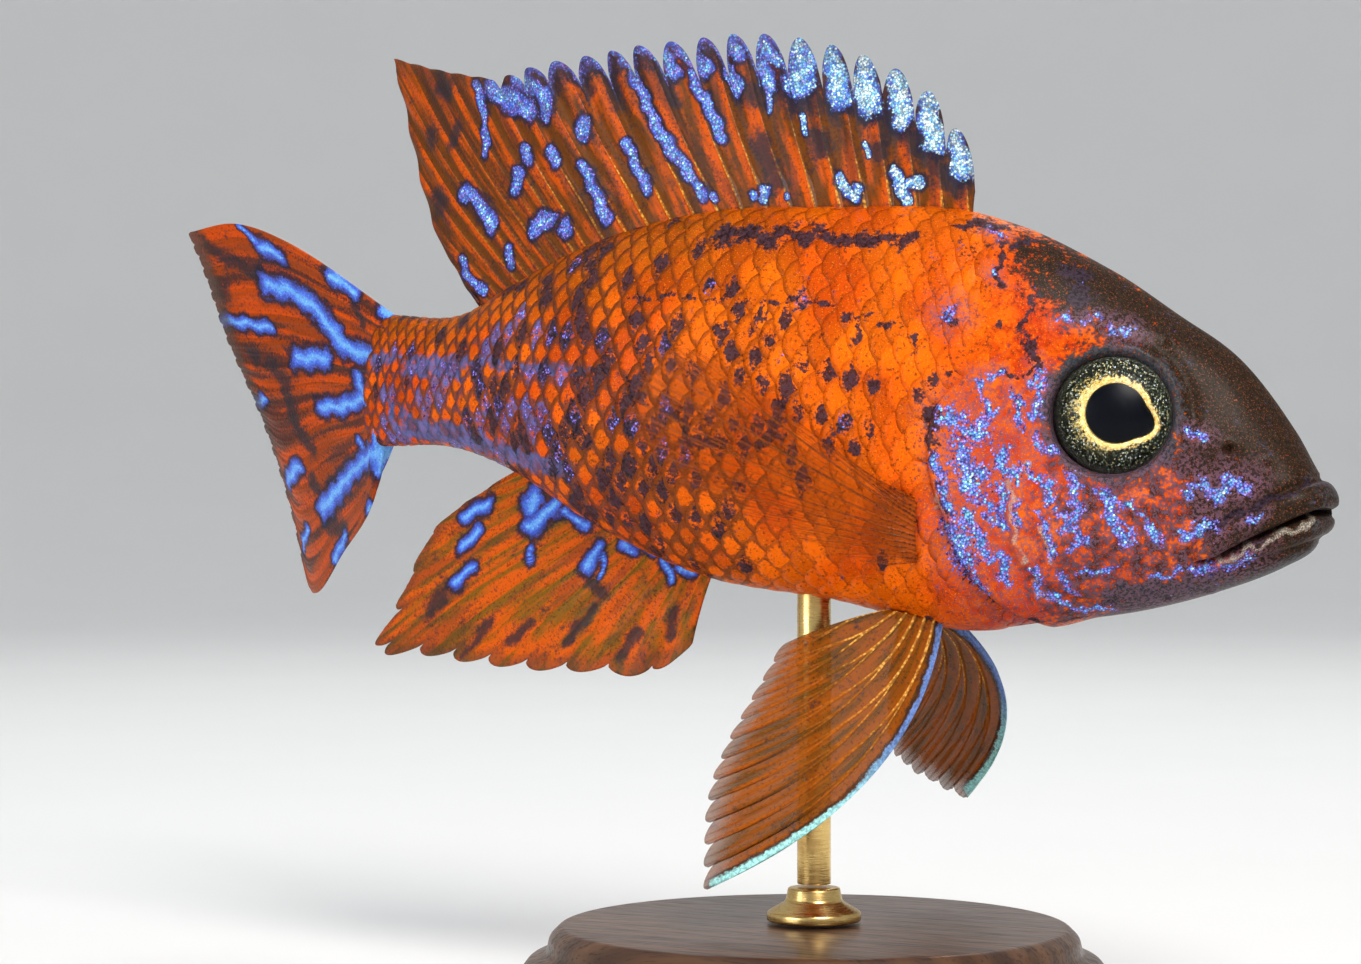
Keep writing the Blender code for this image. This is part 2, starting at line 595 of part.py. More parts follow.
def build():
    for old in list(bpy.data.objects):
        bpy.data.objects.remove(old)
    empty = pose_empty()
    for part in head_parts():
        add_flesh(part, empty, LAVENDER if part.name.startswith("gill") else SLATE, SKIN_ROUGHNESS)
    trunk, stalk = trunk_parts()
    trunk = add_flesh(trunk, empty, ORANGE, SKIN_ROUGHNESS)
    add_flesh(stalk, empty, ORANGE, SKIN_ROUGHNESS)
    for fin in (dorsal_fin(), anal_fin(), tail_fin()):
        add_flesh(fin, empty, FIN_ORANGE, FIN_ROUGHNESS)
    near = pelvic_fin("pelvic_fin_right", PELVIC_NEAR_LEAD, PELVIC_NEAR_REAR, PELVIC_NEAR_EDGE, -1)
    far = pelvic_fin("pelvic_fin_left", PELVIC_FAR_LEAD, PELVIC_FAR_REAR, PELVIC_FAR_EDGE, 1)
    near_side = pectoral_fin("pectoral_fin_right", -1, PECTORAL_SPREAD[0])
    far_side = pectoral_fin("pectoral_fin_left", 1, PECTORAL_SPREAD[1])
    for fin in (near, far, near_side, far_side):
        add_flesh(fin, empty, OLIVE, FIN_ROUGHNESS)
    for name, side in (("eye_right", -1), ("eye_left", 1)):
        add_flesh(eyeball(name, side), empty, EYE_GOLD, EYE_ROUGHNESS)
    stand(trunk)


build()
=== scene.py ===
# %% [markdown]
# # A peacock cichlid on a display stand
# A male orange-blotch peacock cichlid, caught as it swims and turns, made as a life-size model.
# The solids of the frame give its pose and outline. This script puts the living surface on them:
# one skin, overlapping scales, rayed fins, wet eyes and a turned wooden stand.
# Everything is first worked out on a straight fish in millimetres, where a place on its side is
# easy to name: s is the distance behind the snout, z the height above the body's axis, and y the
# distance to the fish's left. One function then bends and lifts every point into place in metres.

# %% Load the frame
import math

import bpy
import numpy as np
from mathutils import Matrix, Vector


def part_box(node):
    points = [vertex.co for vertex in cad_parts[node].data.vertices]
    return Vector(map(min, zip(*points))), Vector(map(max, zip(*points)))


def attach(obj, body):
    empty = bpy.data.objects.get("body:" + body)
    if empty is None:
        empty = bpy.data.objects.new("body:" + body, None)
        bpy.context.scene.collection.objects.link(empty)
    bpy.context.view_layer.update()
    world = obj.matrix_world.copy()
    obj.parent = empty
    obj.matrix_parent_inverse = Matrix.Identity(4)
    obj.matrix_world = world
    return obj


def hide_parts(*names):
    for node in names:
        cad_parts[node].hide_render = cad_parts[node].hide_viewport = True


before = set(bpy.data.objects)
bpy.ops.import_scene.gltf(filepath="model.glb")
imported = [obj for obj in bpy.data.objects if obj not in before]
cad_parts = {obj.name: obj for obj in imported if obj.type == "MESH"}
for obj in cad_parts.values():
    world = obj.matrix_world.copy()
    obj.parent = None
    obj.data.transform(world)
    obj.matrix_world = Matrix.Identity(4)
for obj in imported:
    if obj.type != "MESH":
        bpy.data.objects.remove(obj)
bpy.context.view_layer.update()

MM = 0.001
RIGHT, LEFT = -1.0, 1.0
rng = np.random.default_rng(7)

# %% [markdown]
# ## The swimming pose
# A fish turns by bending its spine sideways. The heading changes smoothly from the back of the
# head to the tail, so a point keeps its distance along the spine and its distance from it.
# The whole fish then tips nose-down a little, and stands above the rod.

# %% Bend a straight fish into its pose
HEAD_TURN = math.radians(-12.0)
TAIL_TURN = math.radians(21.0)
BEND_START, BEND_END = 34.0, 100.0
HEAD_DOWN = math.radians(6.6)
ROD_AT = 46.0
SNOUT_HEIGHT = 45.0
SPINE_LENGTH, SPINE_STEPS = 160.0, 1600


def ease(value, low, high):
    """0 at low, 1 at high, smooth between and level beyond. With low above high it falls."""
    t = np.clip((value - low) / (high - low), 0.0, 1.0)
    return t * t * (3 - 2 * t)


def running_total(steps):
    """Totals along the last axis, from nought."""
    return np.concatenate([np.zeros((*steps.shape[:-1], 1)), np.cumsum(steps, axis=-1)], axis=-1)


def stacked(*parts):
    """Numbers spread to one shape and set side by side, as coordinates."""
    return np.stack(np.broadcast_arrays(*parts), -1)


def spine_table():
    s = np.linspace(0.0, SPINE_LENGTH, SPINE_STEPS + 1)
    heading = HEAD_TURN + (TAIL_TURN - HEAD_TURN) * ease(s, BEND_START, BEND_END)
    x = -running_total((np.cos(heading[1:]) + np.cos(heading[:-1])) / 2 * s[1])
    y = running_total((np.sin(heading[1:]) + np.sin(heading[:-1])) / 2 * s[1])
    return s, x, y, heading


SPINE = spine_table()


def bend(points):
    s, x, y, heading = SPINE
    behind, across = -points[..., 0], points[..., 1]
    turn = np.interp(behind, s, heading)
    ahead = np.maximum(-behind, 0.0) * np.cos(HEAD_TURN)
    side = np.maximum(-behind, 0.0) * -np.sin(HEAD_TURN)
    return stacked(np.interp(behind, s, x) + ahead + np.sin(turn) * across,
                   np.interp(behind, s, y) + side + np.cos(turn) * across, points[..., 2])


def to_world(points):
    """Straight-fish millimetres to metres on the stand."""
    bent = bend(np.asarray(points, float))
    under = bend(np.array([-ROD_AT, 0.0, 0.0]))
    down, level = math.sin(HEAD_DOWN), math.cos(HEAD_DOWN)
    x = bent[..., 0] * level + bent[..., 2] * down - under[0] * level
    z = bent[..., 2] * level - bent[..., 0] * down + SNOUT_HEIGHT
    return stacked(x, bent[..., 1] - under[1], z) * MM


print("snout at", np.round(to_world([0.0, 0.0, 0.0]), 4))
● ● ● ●
### [Instructions for the task]
Looking at the data above, return every line from the one with "PELVIC_NEAR_REAR, PELVIC_NEAR_EDGE, -1)" down to the one with "if empty is", exactly and inclusively.

### [Answer in full]
    near = pelvic_fin("pelvic_fin_right", PELVIC_NEAR_LEAD, PELVIC_NEAR_REAR, PELVIC_NEAR_EDGE, -1)
    far = pelvic_fin("pelvic_fin_left", PELVIC_FAR_LEAD, PELVIC_FAR_REAR, PELVIC_FAR_EDGE, 1)
    near_side = pectoral_fin("pectoral_fin_right", -1, PECTORAL_SPREAD[0])
    far_side = pectoral_fin("pectoral_fin_left", 1, PECTORAL_SPREAD[1])
    for fin in (near, far, near_side, far_side):
        add_flesh(fin, empty, OLIVE, FIN_ROUGHNESS)
    for name, side in (("eye_right", -1), ("eye_left", 1)):
        add_flesh(eyeball(name, side), empty, EYE_GOLD, EYE_ROUGHNESS)
    stand(trunk)


build()
=== scene.py ===
# %% [markdown]
# # A peacock cichlid on a display stand
# A male orange-blotch peacock cichlid, caught as it swims and turns, made as a life-size model.
# The solids of the frame give its pose and outline. This script puts the living surface on them:
# one skin, overlapping scales, rayed fins, wet eyes and a turned wooden stand.
# Everything is first worked out on a straight fish in millimetres, where a place on its side is
# easy to name: s is the distance behind the snout, z the height above the body's axis, and y the
# distance to the fish's left. One function then bends and lifts every point into place in metres.

# %% Load the frame
import math

import bpy
import numpy as np
from mathutils import Matrix, Vector


def part_box(node):
    points = [vertex.co for vertex in cad_parts[node].data.vertices]
    return Vector(map(min, zip(*points))), Vector(map(max, zip(*points)))


def attach(obj, body):
    empty = bpy.data.objects.get("body:" + body)
    if empty is None:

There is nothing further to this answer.